Selection Recommendations
For hardware, test, and procurement engineers, consider these factors:
* Demand Simulation Data: Require suppliers to provide FEA results for critical stress parameters (normal force distribution, housing warpage, spring stress) under your specific conditions (package type, temperature range).
* Match Technology to Application: Use spring probes for >50,000 cycles and harsh environments. Consider elastomer sockets for ultra-fine pitch (<0.4mm) and low force. Metal leaf may suffice for low-volume engineering validation.
* Prioritize Material Specifications: Do not accept generic terms like “high-temperature plastic.” Insist on specific material grades (e.g., Peek 450G, LCP E130i).
* Define Lifespan in Statistical Terms: Move beyond a single “typical” cycle number. Require B10 or B50 lifespan data with confidence intervals, ideally backed by simulation-correlated testing.
* Validate for Your Specific Package: Provide your exact package drawing (substrate thickness, ball height, mold compound) to the supplier for simulation. A socket optimized for a 1.0mm thick BGA may over-stress a 0.7mm thick one.

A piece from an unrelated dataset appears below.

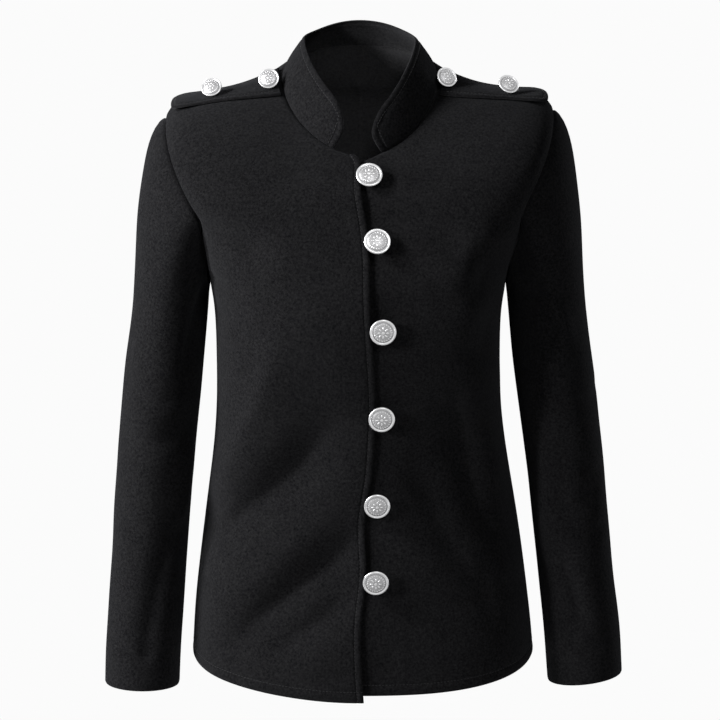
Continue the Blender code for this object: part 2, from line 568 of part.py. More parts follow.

* Total Cost of Ownership (TCO): Factor in the cost of false failures, downtime, and replacement. A socket with a 30% higher upfront cost but a 300% longer simulated and validated lifespan often has a lower TCO.
Conclusion
The mechanical interface of an aging or test socket is no longer a simple mechanical component but a system whose performance is quantifiable through engineering simulation. Mechanical stress simulation via FEA has become an indispensable tool for transitioning socket design from an art to a science. It enables the prediction of lifespan, the prevention of package damage, and the assurance of stable electrical contact. For engineers and procurement professionals, leveraging this data-driven approach is critical for selecting sockets that ensure test accuracy, protect valuable devices, and optimize the total cost of test in an increasingly demanding technological landscape. The most reliable socket solution is one whose mechanical performance has been thoroughly simulated, validated, and transparently documented.